* Goal *
Output each line of the material exactly as it stands.

* Data *
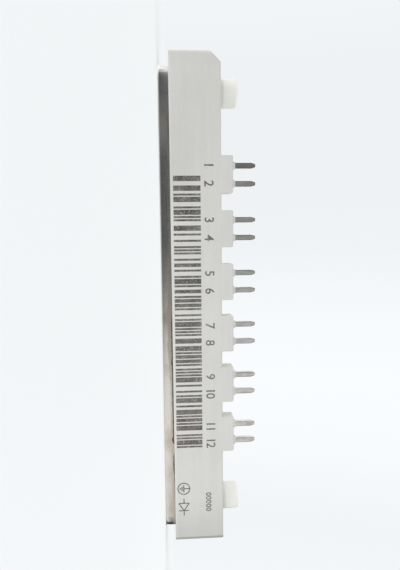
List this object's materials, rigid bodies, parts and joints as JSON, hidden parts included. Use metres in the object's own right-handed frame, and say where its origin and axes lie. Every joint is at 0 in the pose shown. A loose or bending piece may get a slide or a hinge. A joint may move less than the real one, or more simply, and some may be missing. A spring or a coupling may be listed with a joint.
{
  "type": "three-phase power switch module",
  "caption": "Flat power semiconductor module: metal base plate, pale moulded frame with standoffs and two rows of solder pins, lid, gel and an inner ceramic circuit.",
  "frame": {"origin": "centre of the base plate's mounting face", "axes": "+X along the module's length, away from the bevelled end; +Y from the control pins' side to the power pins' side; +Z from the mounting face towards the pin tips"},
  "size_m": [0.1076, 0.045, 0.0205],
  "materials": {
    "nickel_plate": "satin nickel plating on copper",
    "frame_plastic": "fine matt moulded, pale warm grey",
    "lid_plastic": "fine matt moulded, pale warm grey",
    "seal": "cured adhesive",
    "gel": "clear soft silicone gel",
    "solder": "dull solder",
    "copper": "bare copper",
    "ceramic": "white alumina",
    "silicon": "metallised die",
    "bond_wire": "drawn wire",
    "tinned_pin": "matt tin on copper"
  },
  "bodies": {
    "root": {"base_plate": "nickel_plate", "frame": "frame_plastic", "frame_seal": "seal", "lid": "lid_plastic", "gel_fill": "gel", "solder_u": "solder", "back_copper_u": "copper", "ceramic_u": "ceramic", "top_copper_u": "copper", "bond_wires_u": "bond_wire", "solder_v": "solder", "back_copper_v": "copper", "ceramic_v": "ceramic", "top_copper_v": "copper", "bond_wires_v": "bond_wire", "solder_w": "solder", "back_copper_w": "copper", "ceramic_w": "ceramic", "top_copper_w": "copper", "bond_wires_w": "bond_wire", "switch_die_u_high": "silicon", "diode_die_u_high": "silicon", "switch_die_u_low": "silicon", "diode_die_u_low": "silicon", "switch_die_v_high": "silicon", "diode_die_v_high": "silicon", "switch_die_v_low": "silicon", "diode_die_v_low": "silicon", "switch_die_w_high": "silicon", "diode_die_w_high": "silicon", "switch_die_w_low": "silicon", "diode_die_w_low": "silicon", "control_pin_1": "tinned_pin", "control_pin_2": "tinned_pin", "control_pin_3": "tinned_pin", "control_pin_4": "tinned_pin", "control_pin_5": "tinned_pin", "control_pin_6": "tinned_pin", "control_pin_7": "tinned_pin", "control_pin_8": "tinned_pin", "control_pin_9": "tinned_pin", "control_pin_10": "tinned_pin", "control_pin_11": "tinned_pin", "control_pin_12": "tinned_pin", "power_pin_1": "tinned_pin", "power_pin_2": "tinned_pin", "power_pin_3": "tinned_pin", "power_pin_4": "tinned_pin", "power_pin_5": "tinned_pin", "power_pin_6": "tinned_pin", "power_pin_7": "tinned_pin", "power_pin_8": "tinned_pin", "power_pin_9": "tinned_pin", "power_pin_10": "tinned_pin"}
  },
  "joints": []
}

* Task result *
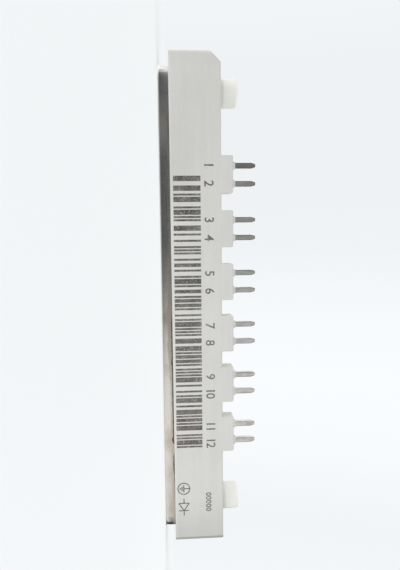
List this object's materials, rigid bodies, parts and joints as JSON, hidden parts included. Use metres in the object's own right-handed frame, and say where its origin and axes lie. Every joint is at 0 in the pose shown. A loose or bending piece may get a slide or a hinge. A joint may move less than the real one, or more simply, and some may be missing. A spring or a coupling may be listed with a joint.
{
  "type": "three-phase power switch module",
  "caption": "Flat power semiconductor module: metal base plate, pale moulded frame with standoffs and two rows of solder pins, lid, gel and an inner ceramic circuit.",
  "frame": {"origin": "centre of the base plate's mounting face", "axes": "+X along the module's length, away from the bevelled end; +Y from the control pins' side to the power pins' side; +Z from the mounting face towards the pin tips"},
  "size_m": [0.1076, 0.045, 0.0205],
  "materials": {
    "nickel_plate": "satin nickel plating on copper",
    "frame_plastic": "fine matt moulded, pale warm grey",
    "lid_plastic": "fine matt moulded, pale warm grey",
    "seal": "cured adhesive",
    "gel": "clear soft silicone gel",
    "solder": "dull solder",
    "copper": "bare copper",
    "ceramic": "white alumina",
    "silicon": "metallised die",
    "bond_wire": "drawn wire",
    "tinned_pin": "matt tin on copper"
  },
  "bodies": {
    "root": {"base_plate": "nickel_plate", "frame": "frame_plastic", "frame_seal": "seal", "lid": "lid_plastic", "gel_fill": "gel", "solder_u": "solder", "back_copper_u": "copper", "ceramic_u": "ceramic", "top_copper_u": "copper", "bond_wires_u": "bond_wire", "solder_v": "solder", "back_copper_v": "copper", "ceramic_v": "ceramic", "top_copper_v": "copper", "bond_wires_v": "bond_wire", "solder_w": "solder", "back_copper_w": "copper", "ceramic_w": "ceramic", "top_copper_w": "copper", "bond_wires_w": "bond_wire", "switch_die_u_high": "silicon", "diode_die_u_high": "silicon", "switch_die_u_low": "silicon", "diode_die_u_low": "silicon", "switch_die_v_high": "silicon", "diode_die_v_high": "silicon", "switch_die_v_low": "silicon", "diode_die_v_low": "silicon", "switch_die_w_high": "silicon", "diode_die_w_high": "silicon", "switch_die_w_low": "silicon", "diode_die_w_low": "silicon", "control_pin_1": "tinned_pin", "control_pin_2": "tinned_pin", "control_pin_3": "tinned_pin", "control_pin_4": "tinned_pin", "control_pin_5": "tinned_pin", "control_pin_6": "tinned_pin", "control_pin_7": "tinned_pin", "control_pin_8": "tinned_pin", "control_pin_9": "tinned_pin", "control_pin_10": "tinned_pin", "control_pin_11": "tinned_pin", "control_pin_12": "tinned_pin", "power_pin_1": "tinned_pin", "power_pin_2": "tinned_pin", "power_pin_3": "tinned_pin", "power_pin_4": "tinned_pin", "power_pin_5": "tinned_pin", "power_pin_6": "tinned_pin", "power_pin_7": "tinned_pin", "power_pin_8": "tinned_pin", "power_pin_9": "tinned_pin", "power_pin_10": "tinned_pin"}
  },
  "joints": []
}